● **CHALLENGE**:
Copy, without any alteration, the lines from the one that includes "with PolarLocations(grip_radius +" up to and including the one that includes "bpy.context.scene.collection.objects.link(empty)".

* begin DATA BLOCK *

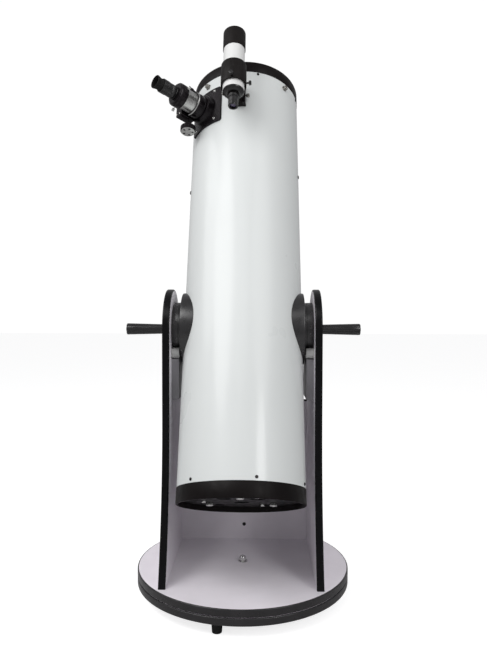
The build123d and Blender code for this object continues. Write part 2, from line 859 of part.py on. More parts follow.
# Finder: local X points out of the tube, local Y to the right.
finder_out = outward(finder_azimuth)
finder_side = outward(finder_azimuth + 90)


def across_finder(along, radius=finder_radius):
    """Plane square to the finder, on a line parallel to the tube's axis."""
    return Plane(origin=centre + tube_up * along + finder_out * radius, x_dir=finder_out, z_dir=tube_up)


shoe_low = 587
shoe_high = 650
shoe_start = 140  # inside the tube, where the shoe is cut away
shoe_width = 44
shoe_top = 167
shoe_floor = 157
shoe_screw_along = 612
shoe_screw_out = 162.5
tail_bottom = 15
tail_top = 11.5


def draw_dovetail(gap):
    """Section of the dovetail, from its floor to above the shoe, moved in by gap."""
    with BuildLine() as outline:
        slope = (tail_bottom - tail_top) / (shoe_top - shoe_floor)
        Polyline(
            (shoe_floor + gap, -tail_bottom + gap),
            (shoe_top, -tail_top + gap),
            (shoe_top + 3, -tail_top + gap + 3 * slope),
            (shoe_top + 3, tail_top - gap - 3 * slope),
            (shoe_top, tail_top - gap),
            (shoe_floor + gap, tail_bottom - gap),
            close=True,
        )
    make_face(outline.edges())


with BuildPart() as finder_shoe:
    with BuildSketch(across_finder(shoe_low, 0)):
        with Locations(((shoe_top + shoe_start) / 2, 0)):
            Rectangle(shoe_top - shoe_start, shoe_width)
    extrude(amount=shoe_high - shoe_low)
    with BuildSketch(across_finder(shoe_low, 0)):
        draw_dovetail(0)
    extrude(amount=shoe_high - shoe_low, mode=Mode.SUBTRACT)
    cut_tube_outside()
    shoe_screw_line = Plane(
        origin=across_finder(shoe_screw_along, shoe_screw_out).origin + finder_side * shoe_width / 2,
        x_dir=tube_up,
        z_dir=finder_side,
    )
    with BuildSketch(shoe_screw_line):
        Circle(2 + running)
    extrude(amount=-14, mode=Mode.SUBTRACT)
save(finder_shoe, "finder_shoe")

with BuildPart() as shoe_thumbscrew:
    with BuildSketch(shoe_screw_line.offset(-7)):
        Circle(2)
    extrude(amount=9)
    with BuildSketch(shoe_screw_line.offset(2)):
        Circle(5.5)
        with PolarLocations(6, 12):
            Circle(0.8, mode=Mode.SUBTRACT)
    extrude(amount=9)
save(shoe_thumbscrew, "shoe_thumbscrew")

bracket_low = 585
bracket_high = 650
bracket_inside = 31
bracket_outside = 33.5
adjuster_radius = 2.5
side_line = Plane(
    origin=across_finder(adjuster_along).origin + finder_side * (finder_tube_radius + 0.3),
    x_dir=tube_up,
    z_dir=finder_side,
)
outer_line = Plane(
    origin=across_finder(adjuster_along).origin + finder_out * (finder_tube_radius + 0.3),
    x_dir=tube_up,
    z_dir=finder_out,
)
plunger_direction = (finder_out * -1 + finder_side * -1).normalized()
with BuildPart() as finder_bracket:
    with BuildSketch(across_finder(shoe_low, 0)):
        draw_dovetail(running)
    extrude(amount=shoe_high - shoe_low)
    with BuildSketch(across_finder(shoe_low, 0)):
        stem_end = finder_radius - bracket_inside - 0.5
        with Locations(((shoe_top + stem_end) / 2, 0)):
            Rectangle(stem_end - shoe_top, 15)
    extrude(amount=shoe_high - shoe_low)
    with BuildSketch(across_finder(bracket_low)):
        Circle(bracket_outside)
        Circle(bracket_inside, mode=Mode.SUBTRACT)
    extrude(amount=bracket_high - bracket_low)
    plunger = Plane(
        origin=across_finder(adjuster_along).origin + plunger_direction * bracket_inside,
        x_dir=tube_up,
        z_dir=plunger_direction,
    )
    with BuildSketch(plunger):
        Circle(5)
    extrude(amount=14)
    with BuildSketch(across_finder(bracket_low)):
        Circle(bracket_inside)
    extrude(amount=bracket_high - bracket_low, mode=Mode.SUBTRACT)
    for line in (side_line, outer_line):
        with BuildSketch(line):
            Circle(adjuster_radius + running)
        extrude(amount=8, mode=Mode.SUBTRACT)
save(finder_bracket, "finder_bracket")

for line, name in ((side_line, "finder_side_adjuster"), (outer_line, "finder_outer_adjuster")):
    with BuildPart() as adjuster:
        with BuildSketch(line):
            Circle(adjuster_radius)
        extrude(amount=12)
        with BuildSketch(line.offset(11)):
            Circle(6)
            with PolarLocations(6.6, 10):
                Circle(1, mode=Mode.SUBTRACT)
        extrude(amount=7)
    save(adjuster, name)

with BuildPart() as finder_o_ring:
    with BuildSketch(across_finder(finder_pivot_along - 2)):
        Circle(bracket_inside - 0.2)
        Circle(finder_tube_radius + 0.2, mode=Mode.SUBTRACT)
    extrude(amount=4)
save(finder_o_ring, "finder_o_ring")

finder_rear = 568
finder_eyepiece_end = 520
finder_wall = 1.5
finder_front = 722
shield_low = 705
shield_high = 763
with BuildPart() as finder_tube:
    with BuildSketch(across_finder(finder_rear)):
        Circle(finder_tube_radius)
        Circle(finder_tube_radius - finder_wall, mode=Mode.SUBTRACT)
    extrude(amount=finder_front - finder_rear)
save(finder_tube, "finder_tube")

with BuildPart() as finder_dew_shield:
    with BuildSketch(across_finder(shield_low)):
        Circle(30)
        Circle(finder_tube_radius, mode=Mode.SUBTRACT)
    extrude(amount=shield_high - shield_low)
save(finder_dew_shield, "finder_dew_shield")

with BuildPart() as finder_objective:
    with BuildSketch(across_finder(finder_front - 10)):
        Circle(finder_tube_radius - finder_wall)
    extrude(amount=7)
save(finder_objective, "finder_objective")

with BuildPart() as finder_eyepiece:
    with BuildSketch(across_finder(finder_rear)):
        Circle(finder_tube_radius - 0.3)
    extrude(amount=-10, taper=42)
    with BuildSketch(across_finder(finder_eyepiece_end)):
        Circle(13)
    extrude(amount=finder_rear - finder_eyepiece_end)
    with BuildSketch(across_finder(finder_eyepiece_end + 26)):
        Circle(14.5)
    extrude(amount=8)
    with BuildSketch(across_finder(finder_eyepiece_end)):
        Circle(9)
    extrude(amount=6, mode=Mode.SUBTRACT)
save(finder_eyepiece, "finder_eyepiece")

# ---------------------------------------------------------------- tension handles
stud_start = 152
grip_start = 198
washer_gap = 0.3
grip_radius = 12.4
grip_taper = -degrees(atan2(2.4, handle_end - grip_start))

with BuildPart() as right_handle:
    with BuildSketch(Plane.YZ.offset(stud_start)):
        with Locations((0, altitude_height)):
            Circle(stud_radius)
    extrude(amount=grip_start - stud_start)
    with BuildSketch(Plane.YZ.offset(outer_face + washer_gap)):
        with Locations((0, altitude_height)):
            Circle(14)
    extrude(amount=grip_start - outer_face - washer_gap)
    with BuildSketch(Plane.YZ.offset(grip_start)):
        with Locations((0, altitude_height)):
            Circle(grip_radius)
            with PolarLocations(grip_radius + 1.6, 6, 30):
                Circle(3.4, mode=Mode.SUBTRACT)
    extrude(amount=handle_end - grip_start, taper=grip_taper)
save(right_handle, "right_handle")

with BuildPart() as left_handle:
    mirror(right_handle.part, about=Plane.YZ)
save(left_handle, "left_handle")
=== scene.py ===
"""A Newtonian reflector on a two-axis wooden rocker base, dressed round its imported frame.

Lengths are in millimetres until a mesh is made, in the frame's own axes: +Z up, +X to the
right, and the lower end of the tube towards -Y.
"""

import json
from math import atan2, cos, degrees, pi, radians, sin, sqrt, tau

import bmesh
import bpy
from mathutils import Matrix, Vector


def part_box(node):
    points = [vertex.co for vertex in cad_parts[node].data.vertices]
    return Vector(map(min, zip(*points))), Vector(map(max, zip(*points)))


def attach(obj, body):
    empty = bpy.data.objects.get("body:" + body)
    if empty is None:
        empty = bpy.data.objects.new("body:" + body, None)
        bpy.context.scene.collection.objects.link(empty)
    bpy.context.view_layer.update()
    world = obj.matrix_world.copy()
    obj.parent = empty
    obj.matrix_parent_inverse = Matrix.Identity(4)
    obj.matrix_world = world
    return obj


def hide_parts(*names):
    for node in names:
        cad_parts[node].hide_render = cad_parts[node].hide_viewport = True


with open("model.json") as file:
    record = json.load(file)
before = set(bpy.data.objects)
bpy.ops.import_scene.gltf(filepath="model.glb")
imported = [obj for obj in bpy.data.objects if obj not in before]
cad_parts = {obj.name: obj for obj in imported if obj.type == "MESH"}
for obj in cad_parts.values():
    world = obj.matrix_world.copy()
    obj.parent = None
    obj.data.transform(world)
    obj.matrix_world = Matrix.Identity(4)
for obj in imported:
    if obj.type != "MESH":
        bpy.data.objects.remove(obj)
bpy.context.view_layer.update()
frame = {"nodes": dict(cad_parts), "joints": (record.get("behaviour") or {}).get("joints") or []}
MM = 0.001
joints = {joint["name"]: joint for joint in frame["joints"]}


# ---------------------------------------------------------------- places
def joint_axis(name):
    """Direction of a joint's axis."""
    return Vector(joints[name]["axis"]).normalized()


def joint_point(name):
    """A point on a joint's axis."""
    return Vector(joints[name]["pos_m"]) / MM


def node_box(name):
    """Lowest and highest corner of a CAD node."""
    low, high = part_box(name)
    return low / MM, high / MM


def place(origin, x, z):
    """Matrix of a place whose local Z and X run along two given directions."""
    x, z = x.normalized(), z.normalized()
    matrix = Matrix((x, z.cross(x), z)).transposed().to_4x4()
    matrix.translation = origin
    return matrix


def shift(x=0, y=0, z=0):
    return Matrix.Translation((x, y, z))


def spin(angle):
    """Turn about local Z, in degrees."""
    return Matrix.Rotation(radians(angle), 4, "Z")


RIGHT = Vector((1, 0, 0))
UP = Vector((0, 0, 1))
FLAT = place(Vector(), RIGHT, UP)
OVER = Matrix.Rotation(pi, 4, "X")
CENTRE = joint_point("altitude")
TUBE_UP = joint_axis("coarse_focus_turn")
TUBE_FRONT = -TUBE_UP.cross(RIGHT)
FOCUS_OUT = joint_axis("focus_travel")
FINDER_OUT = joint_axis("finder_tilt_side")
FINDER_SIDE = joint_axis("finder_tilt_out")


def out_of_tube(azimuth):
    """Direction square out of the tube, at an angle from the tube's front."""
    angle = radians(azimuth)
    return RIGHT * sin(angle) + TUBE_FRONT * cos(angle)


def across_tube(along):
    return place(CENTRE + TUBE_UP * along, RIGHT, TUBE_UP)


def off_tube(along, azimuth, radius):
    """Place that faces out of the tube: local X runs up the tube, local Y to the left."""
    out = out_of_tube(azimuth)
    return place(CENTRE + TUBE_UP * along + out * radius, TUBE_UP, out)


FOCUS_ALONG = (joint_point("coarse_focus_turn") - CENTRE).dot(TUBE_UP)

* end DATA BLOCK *

● **TASK RESULT**:
            with PolarLocations(grip_radius + 1.6, 6, 30):
                Circle(3.4, mode=Mode.SUBTRACT)
    extrude(amount=handle_end - grip_start, taper=grip_taper)
save(right_handle, "right_handle")

with BuildPart() as left_handle:
    mirror(right_handle.part, about=Plane.YZ)
save(left_handle, "left_handle")
=== scene.py ===
"""A Newtonian reflector on a two-axis wooden rocker base, dressed round its imported frame.

Lengths are in millimetres until a mesh is made, in the frame's own axes: +Z up, +X to the
right, and the lower end of the tube towards -Y.
"""

import json
from math import atan2, cos, degrees, pi, radians, sin, sqrt, tau

import bmesh
import bpy
from mathutils import Matrix, Vector


def part_box(node):
    points = [vertex.co for vertex in cad_parts[node].data.vertices]
    return Vector(map(min, zip(*points))), Vector(map(max, zip(*points)))


def attach(obj, body):
    empty = bpy.data.objects.get("body:" + body)
    if empty is None:
        empty = bpy.data.objects.new("body:" + body, None)
        bpy.context.scene.collection.objects.link(empty)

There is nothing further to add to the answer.